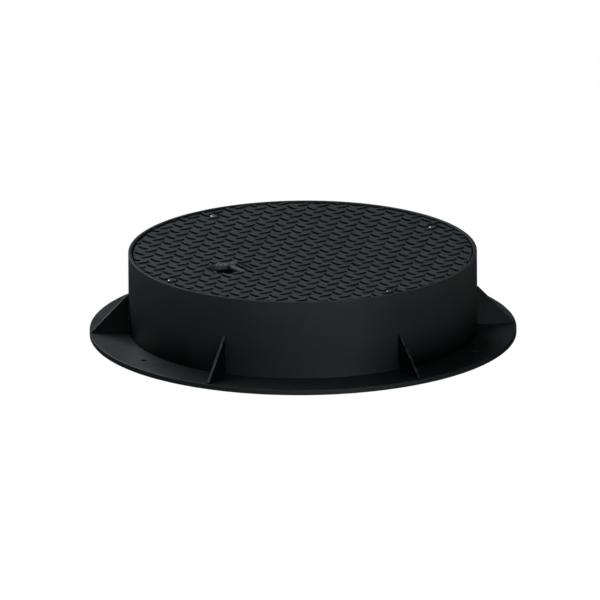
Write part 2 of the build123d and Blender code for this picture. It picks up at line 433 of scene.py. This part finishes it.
frame_coating = coated_steel("frame_coating")
# Upright faces of the flange painted lighter, as lit
flange_coating = coated_steel("flange_coating", upright_painted_light=0.7)
# Painted shade low on the skirt, lifted on the side towards the front lamps
skirt_coating = coated_steel("skirt_coating", foot_shade=0.06)
# Gussets: upright faces painted dark as shade, the one facing the front lamps painted lighter as lit; edges
# above the flange made pale, eleven times the light tone
gusset_coatings = {
    state: coated_steel(
        f"{state}_gusset_coating",
        wear=1.0,
        wear_reach=2 * MM,
        wear_above=flange_top + MM,
        bare=11.0,
        upright_shade=shade,
    )
    for state, shade in (("shaded_face", 0.25), ("lit_face", 0.6))
}
# The lid: painted lighter than the frame, as lit; painted shade on its upright faces and at the lugs' foot; a
# spot at the pocket's rim rubbed and painted bright as a glint
lid_coating = coated_steel("lid_coating", LID_LIT_DARK, LID_LIT_LIGHT, LID_ROUGH, upright_shade=0.7, tread=True)
cup_coating = coated_steel("cup_coating")
rib_coating = coated_steel("rib_coating")
# Pocket wall: painted light grey as lit, and painted shade near black on its outboard side
pocket_lit_and_shaded_coating = pocket_wall_lit_and_shaded(
    "pocket_lit_and_shaded_coating",
    black=(0.05, 0.056, 0.058),
    dark=(0.18, 0.2, 0.204),
    light=(0.25, 0.274, 0.28),
    bare=(0.62, 0.62, 0.61),
    rough=0.45,
)
bar_steel = bare_steel(
    "bar_steel",
    dark=(0.062, 0.064, 0.065),
    light=(0.088, 0.09, 0.091),
    rough=0.62,
    stretch=(900, 30, 900),
    grain=0.12,
)
bolt_steel = bare_steel(
    "bolt_steel",
    dark=(0.5, 0.5, 0.49),
    light=(0.68, 0.68, 0.66),
    rough=0.28,
    stretch=(700, 120, 700),
    grain=0.1,
)
washer_steel = bare_steel(
    "washer_steel",
    dark=(0.35, 0.35, 0.35),
    light=(0.5, 0.5, 0.49),
    rough=0.35,
    stretch=(500, 500, 200),
    grain=0.1,
)
gasket_rubber = rubber("gasket_rubber", (0.012, 0.012, 0.012), (0.024, 0.024, 0.024))


# ---------------------------------------------------------------- mesh helpers

UP = Vector((0, 0, 1))
NEARLY_STRAIGHT = math.radians(170)
ON_THE_AXIS = 1e-7


def as_object(bm, name):
    bmesh.ops.recalc_face_normals(bm, faces=bm.faces)
    mesh = bpy.data.meshes.new(name)
    bm.to_mesh(mesh)
    bm.free()
    made = bpy.data.objects.new(name, mesh)
    bpy.context.collection.objects.link(made)
    return made


def finish_piece(bm, name, materials, body, slot, *nodes):
    """The mesh as a shown piece that rides on its body, with these CAD nodes hidden."""
    piece = as_object(bm, name)
    for material in materials if isinstance(materials, list) else [materials]:
        piece.data.materials.append(material)
    piece.data.polygons.foreach_set("use_smooth", [True] * len(piece.data.polygons))
    piece.data.set_sharp_from_angle(angle=SMOOTH_UP_TO)
    flat_faces = piece.modifiers.new("flat_faces", "WEIGHTED_NORMAL")
    flat_faces.keep_sharp = True
    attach(piece, body)
    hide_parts(*nodes)


def joined(*parts):
    """One bmesh that holds all of these, each as its own shell."""
    whole = bmesh.new()
    for part in parts:
        mesh = bpy.data.meshes.new("part")
        part.to_mesh(mesh)
        part.free()
        whole.from_mesh(mesh)
        bpy.data.meshes.remove(mesh)
    return whole


def carved(bm, operation, *cutters):
    """bm after an exact boolean with each cutter in turn."""
    target = as_object(bm, "carve_target")
    tools = [as_object(cutter, "carve_tool") for cutter in cutters]
    for tool in tools:
        step = target.modifiers.new("carve", "BOOLEAN")
        step.operation = operation
        step.solver = "EXACT"
        step.object = tool
    depsgraph = bpy.context.evaluated_depsgraph_get()
    mesh = bpy.data.meshes.new_from_object(target.evaluated_get(depsgraph))
    result = bmesh.new()
    result.from_mesh(mesh)
    bpy.data.meshes.remove(mesh)
    for item in (target, *tools):
        shape = item.data
        bpy.data.objects.remove(item)
        bpy.data.meshes.remove(shape)
    return result


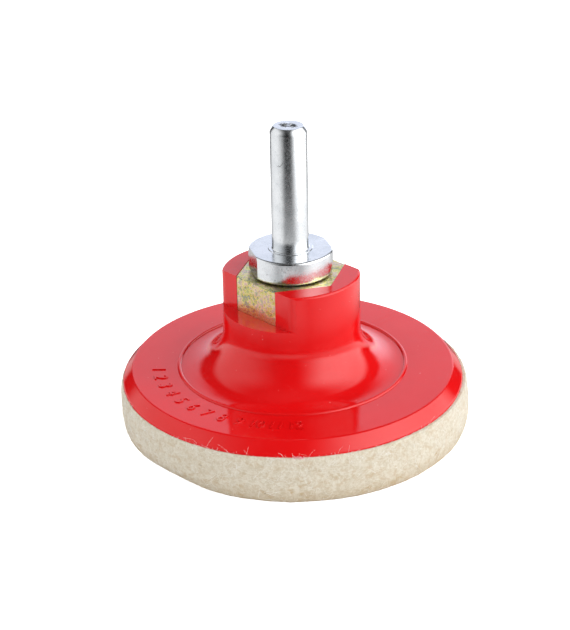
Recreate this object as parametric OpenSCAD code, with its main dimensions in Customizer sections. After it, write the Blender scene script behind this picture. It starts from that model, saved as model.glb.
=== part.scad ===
// Felt polishing wheel with a drill spindle.
// Origin: spindle axis at the felt's working face. +Z runs up the shank, and the two exposed
// faces of the hexagon insert look along +Y and -Y. Millimetres.

/* [Felt disc] */
// How far the felt disc reaches past the pad's plate, in radius
felt_over = 0.3; // [-1:0.1:5]
// Thickness of the felt disc
felt_t = 9.9; // [3:0.1:30]
// Rounding of the felt's lower edge
felt_edge = 0.6; // [0.1:0.1:1.5]
// How far the felt disc is stuck off centre along X
felt_shift_x = 0.6; // [-1.5:0.1:1.5]
// How far the felt disc is stuck off centre along Y
felt_shift_y = 0.6; // [-1.5:0.1:1.5]

/* [Hook and loop] */
// Thickness of the glue film under the loop fabric
felt_glue_t = 0.15; // [0.05:0.05:0.5]
// Thickness of the loop fabric on the felt
loop_t = 0.6; // [0.3:0.1:2]
// How much smaller in radius the loop fabric is than the felt
loop_inset = 0.4; // [0:0.1:3]
// Thickness of the hook sheet, hooks included
hook_t = 0.7; // [0.3:0.1:2]
// Gap around the hook sheet in the pad's recess
hook_gap = 0.3; // [0.1:0.1:1]
// Thickness of the glue film above the hook sheet
pad_glue_t = 0.15; // [0.05:0.05:0.5]

/* [Pad plate] */
// Diameter of the pad's plate
plate_d = 75; // [60:0.5:160]
// Height of the plate, from its lower rim to its flat top
plate_h = 3.05; // [2.8:0.05:10]
// Width of the bevel round the plate's top
bevel_w = 2.25; // [0.5:0.05:5]
// Height of the upright rim under the bevel
rim_h = 0.55; // [0.2:0.05:1]
// Width of the lip round the recess for the hook sheet
lip_w = 1.3; // [0.5:0.1:4]
// Flat strip between the flare's foot and the raised ring
ring_gap = 0.3; // [0.1:0.05:3]
// Width of the raised ring
ring_w = 0.9; // [0.4:0.1:2]
// Height of the raised ring
ring_h = 0.4; // [0.1:0.05:0.45]

/* [Hub] */
// Diameter of the hub
hub_d = 30.2; // [27:0.1:40]
// Height of the hub above the plate's flat top
hub_h = 22.1; // [19:0.1:40]
// Radius of the hollow curve between hub and plate
flare_r = 9.3; // [1:0.1:12]
// Rounding of the hub's top edge
hub_edge = 0.5; // [0.1:0.1:1]
// Height of the ledge under each spanner window, above the plate's flat top
ledge_h = 14.1; // [10:0.1:18]
// Radial room that the moulded hollow under the insert leaves round the thread
relief_gap = 0.4; // [0.2:0.1:1.5]
// Depth of that hollow
relief_h = 2.2; // [0.5:0.1:3]

/* [Hexagon insert] */
// Width of the insert across its flats
hex_af = 21; // [17.2:0.1:24]
// Length of the insert
hex_l = 17.8; // [8:0.1:18]
// How much the insert's corners are blunted, in radius
hex_blunt = 0.22; // [0.05:0.01:0.6]
// How deep the insert's top lies below the hub's top
hex_sink = 0.1; // [0:0.05:0.6]
// Width of the moulded-in groove round the insert
grip_w = 2; // [1:0.1:3]
// Depth of that groove, from the flats
grip_depth = 0.9; // [0.3:0.1:1]

/* [Thread] */
// Outer diameter of the thread
thread_d = 14; // [10:0.5:17]
// Pitch of the thread
thread_pitch = 2; // [1:0.25:2]
// Number of full thread grooves on the stud
thread_turns = 5; // [2:1:7]
// Radial running gap between the stud and the insert
thread_gap = 0.08; // [0.04:0.01:0.1]

/* [Spindle] */
// Diameter of the shank
shank_d = 8; // [5:0.1:10]
// Length of the shank above the flange
shank_l = 27.6; // [15:0.1:60]
// Height of the cone at the shank's end
tip_h = 1.15; // [0.2:0.05:2]
// How much the cone narrows the shank, in radius
tip_w = 0.75; // [0.2:0.05:1.5]
// Diameter of the flange
flange_d = 18.4; // [16.5:0.1:20]
// Height of the flange
flange_h = 5.15; // [2.5:0.05:12]
// Width across the flange's two spanner flats
flange_af = 17; // [14.5:0.1:18]
// Direction that the first flange flat faces, in degrees from +X
flange_turn = 62.5; // [-180:0.5:180]
// Rounding of the flange's edges
flange_edge = 0.5; // [0.1:0.1:0.9]
// Gap between the flange and the insert, before the last part turn
seat_gap = 0.3; // [0.1:0.05:0.6]
// Width of the turned ring round the foot of the shank
foot_w = 0.9; // [0.3:0.1:2]
// Height of that ring
foot_h = 0.12; // [0.05:0.01:0.4]
// Length of the plain neck between flange and thread
neck_l = 1.2; // [0.8:0.1:3]

/* [Hidden] */
$fn = 96;

// Heights of the layers, from the working face up
z_felt_glue = felt_t;
z_loop = z_felt_glue + felt_glue_t;
z_rim = z_loop + loop_t;
z_pad_glue = z_rim + hook_t;
z_recess = z_pad_glue + pad_glue_t;
z_plate = z_rim + plate_h;
z_ledge = z_plate + ledge_h;
z_hub = z_plate + hub_h;
z_hex = z_hub - hex_sink;
z_hex_foot = z_hex - hex_l;
z_flange = z_hex + seat_gap;
z_shank = z_flange + flange_h;
z_tip = z_shank + shank_l;

plate_r = plate_d / 2;
felt_r = plate_r + felt_over;
loop_r = felt_r - loop_inset;
recess_r = plate_r - lip_w;
hook_r = recess_r - hook_gap;
hub_r = hub_d / 2;
flange_r = flange_d / 2;
shank_r = shank_d / 2;
foot_r = shank_r + foot_w;
hex_corner_r = hex_af / sqrt(3) - hex_blunt;
relief_r = thread_d / 2 + relief_gap;
ring_r = hub_r + flare_r + ring_gap + ring_w / 2;

// Radius of the circle whose cap is the raised ring, and its centre above the plate
ring_curve = (ring_w * ring_w / 4 + ring_h * ring_h) / (2 * ring_h);
ring_rise = ring_h - ring_curve;

// Thread: 60 degree flanks, crests an eighth of the pitch wide
flank_depth = 0.6134 * thread_pitch;
crest_half = thread_pitch / 16;
root_half = thread_pitch / 8;
stud_r = thread_d / 2 - thread_gap / 2;
stud_core = stud_r - flank_depth;
z_thread = z_flange - neck_l;
stud_foot = z_thread - thread_pitch * thread_turns;
slip = 0.01;

// One side of a run of thread grooves: points from the top crest down
function groove_points(top, turns, crest_r, depth) = [
    for (i = [0:turns - 1])
        let (z = top - i * thread_pitch)
            each [
                [crest_r, z - crest_half],
                [crest_r - depth, z - thread_pitch / 2 + root_half],
                [crest_r - depth, z - thread_pitch / 2 - root_half],
                [crest_r, z - thread_pitch + crest_half]
            ]
];

// Outline of a disc with its upper outer edge rounded
module rounded_outline(radius, low, high, edge) {
    translate([0, low])
        square([radius, high - low - edge]);
    translate([0, low])
        square([radius - edge, high - low]);
    translate([radius - edge, high - edge])
        circle(r = edge);
}

// Disc of one layer, placed with the felt
module felt_layer(radius, low, thickness) {
    translate([felt_shift_x, felt_shift_y, low])
        cylinder(r = radius, h = thickness);
}

module felt_disc() {
    color("wheat")
        translate([felt_shift_x, felt_shift_y, 0])
            mirror([0, 0, 1])
                rotate_extrude()
                    rounded_outline(felt_r, -felt_t, 0, felt_edge);
}

module felt_adhesive() {
    color("lightyellow")
        felt_layer(loop_r, z_felt_glue, felt_glue_t);
}

module loop_backing() {
    color("ivory")
        felt_layer(loop_r, z_loop, loop_t);
}

module hook_sheet() {
    color("dimgray")
        translate([0, 0, z_rim])
            cylinder(r = hook_r, h = hook_t);
}

module pad_adhesive() {
    color("lightyellow")
        translate([0, 0, z_pad_glue])
            cylinder(r = hook_r, h = pad_glue_t);
}

// Hexagon prism with flats facing +Y and -Y and blunted corners
module hex_bar(low, height, across, corner_r) {
    intersection() {
        translate([0, 0, low])
            cylinder(r = across / sqrt(3), h = height, $fn = 6);
        translate([0, 0, low])
            cylinder(r = corner_r, h = height);
    }
}

// The insert's outside: a hexagon bar with a round groove that the plastic grips
module insert_body() {
    grip_low = z_hex_foot + (z_ledge - z_hex_foot - grip_w) / 2;
    difference() {
        hex_bar(z_hex_foot, hex_l, hex_af, hex_corner_r);
        translate([0, 0, grip_low])
            difference() {
                cylinder(r = hex_af, h = grip_w);
                cylinder(r = hex_af / 2 - grip_depth, h = grip_w);
            }
    }
}

module plate_outline() {
    difference() {
        polygon([
            [0, z_rim],
            [plate_r, z_rim],
            [plate_r, z_rim + rim_h],
            [plate_r - bevel_w, z_plate],
            [0, z_plate]
        ]);
        translate([0, z_rim])
            square([recess_r, z_recess - z_rim]);
    }
}

module flare_outline() {
    difference() {
        translate([0, z_plate])
            square([hub_r + flare_r, flare_r]);
        translate([hub_r + flare_r, z_plate + flare_r])
            circle(r = flare_r);
    }
}

module ring_outline() {
    intersection() {
        translate([ring_r, z_plate + ring_rise])
            circle(r = ring_curve);
        translate([ring_r - ring_w, z_plate - ring_h / 2])
            square([2 * ring_w, 2 * ring_h]);
    }
}

// Space that a spanner takes beside one hexagon face, above the ledge
module spanner_window() {
    translate([-hub_r, hex_af / 2, z_ledge])
        cube([2 * hub_r, hub_r, hub_h]);
}

module backing_pad() {
    color("red")
        difference() {
            rotate_extrude() {
                plate_outline();
                flare_outline();
                ring_outline();
                rounded_outline(hub_r, z_recess, z_hub, hub_edge);
            }
            spanner_window();
            mirror([0, 1, 0])
                spanner_window();
            insert_body();
            translate([0, 0, z_hex])
                hex_bar(0, hub_h, hex_af, hex_corner_r);
            translate([0, 0, z_hex_foot - relief_h])
                cylinder(r = relief_r, h = relief_h);
        }
}

module insert_thread() {
    turns = ceil(hex_l / thread_pitch) + 1;
    crest_r = stud_r + thread_gap;
    bottom = z_thread - turns * thread_pitch;
    rotate_extrude()
        polygon(concat(
            [[0, z_hex + hub_h], [crest_r, z_hex + hub_h]],
            groove_points(z_thread, turns, crest_r, flank_depth),
            [[crest_r, bottom - hub_h], [0, bottom - hub_h]]
        ));
}

module hex_insert() {
    color("khaki")
        difference() {
            insert_body();
            insert_thread();
        }
}

module stud() {
    rotate_extrude()
        polygon(concat(
            [[0, z_flange + flange_h / 2], [stud_core, z_flange + flange_h / 2], [stud_core, z_thread]],
            [[stud_r, z_thread - crest_half / 2]],
            groove_points(z_thread, thread_turns, stud_r, flank_depth),
            [[stud_core, stud_foot - flank_depth / 2], [0, stud_foot - flank_depth / 2]]
        ));
}

// Flange: both edges rounded, with a pair of spanner flats
module flange() {
    middle = z_flange + flange_h / 2;
    difference() {
        union() {
            rotate_extrude()
                rounded_outline(flange_r, middle, z_shank, flange_edge);
            translate([0, 0, middle])
                mirror([0, 0, 1])
                    rotate_extrude()
                        rounded_outline(flange_r, 0, flange_h / 2, flange_edge);
        }
        for (side = [0, 180])
            rotate([0, 0, flange_turn + side])
                translate([flange_af / 2, -flange_r, z_flange - slip])
                    cube([flange_r, 2 * flange_r, flange_h + 2 * slip]);
    }
}

module shank() {
    translate([0, 0, z_shank]) {
        cylinder(r1 = foot_r, r2 = foot_r - foot_h, h = foot_h);
        cylinder(r = shank_r, h = shank_l - tip_h);
        translate([0, 0, shank_l - tip_h])
            cylinder(r1 = shank_r, r2 = shank_r - tip_w, h = tip_h);
    }
}

module spindle() {
    color("silver") {
        stud();
        flange();
        shank();
    }
}

felt_disc();
felt_adhesive();
loop_backing();
hook_sheet();
pad_adhesive();
backing_pad();
hex_insert();
spindle();
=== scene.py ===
"""Felt polishing wheel: the visible pieces, their finishes, the studio and the camera.

Everything is modelled in millimetres and settled to metres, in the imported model's own frame:
+Z up the shank, origin on the spindle axis at the felt's working face.
"""
import logging
import math
import random
from collections.abc import Callable, Iterator, Sequence
from contextlib import contextmanager
from dataclasses import dataclass, field
from enum import Enum

import bmesh
import bpy
from mathutils import Matrix, Quaternion, Vector


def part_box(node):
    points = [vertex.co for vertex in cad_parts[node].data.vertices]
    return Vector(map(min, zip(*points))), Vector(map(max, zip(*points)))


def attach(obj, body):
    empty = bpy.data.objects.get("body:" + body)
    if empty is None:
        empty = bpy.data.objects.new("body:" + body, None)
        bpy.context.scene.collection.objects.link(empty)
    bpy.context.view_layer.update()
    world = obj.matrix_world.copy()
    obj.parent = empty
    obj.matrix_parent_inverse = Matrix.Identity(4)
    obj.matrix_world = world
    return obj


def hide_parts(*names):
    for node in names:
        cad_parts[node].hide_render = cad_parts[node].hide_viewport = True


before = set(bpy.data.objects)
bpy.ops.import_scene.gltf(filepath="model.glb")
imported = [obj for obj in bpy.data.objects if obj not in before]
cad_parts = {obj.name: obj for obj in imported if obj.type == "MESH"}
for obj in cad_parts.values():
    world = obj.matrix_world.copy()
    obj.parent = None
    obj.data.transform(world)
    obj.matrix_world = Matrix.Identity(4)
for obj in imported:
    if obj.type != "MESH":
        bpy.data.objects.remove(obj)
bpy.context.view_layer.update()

MM = 0.001
STEPS = 192
SMOOTH_ANGLE = math.radians(38)
CAP_TO_SIZE = 1.37
LOG = logging.getLogger("wheel")

Pair = tuple[float, float]
Triple = tuple[float, float, float]
Outline = list[Pair]
Colour = Triple


class Part(Enum):
    """What kind of mesh element a selection is made of, with its name in bmesh."""

    VERT = "verts"
    EDGE = "edges"


class Body(Enum):
    """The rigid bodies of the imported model."""

    DISC = "disc"
    PAD = "pad"
    SPINDLE = "spindle"


# ---------------------------------------------------------------------------------------------
# Modelling helpers
# ---------------------------------------------------------------------------------------------


def arc(centre: Pair, radius: float, start: float, end: float, count: int) -> Outline:
    """Points along an arc of an outline.

    Args:
        centre: The arc's centre, as radius and height.
        radius: The arc's radius.
        start: Angle of the first point in degrees, from outwards towards up.
        end: Angle of the last point in degrees.
        count: Number of stretches that the arc is cut into.

    Returns:
        The points, both ends included.
    """
    angles = (math.radians(start + (end - start) * i / count) for i in range(count + 1))
    return [(centre[0] + radius * math.cos(a), centre[1] + radius * math.sin(a)) for a in angles]


def line(start: Pair, end: Pair, count: int) -> Outline:
    """Evenly spaced points of an outline from start, left out, to end.

    Args:
        start: The stretch's first point, as radius and height.
        end: The stretch's last point.
        count: Number of points returned.

    Returns:
        The points.
    """
    return [
        (start[0] + (end[0] - start[0]) * i / count, start[1] + (end[1] - start[1]) * i / count)
        for i in range(1, count + 1)
    ]


def mm_box(node: str) -> tuple[Vector, Vector]:
    """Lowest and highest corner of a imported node, in millimetres.

    Args:
        node: The node's name.

    Returns:
        The two corners.
    """
    low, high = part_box(node)
    return Vector(low) / MM, Vector(high) / MM


def make_active(obj: bpy.types.Object) -> None:
    """Selects one object alone and makes it active.

    Args:
        obj: The object.
    """
    bpy.ops.object.select_all(action="DESELECT")
    obj.select_set(True)
    bpy.context.view_layer.objects.active = obj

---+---

Give back exactly the lines from the line that has "felt_disc();" to the line that has "from enum import Enum", both included, and leave out all others.

■ Solution ■
felt_disc();
felt_adhesive();
loop_backing();
hook_sheet();
pad_adhesive();
backing_pad();
hex_insert();
spindle();
=== scene.py ===
"""Felt polishing wheel: the visible pieces, their finishes, the studio and the camera.

Everything is modelled in millimetres and settled to metres, in the imported model's own frame:
+Z up the shank, origin on the spindle axis at the felt's working face.
"""
import logging
import math
import random
from collections.abc import Callable, Iterator, Sequence
from contextlib import contextmanager
from dataclasses import dataclass, field
from enum import Enum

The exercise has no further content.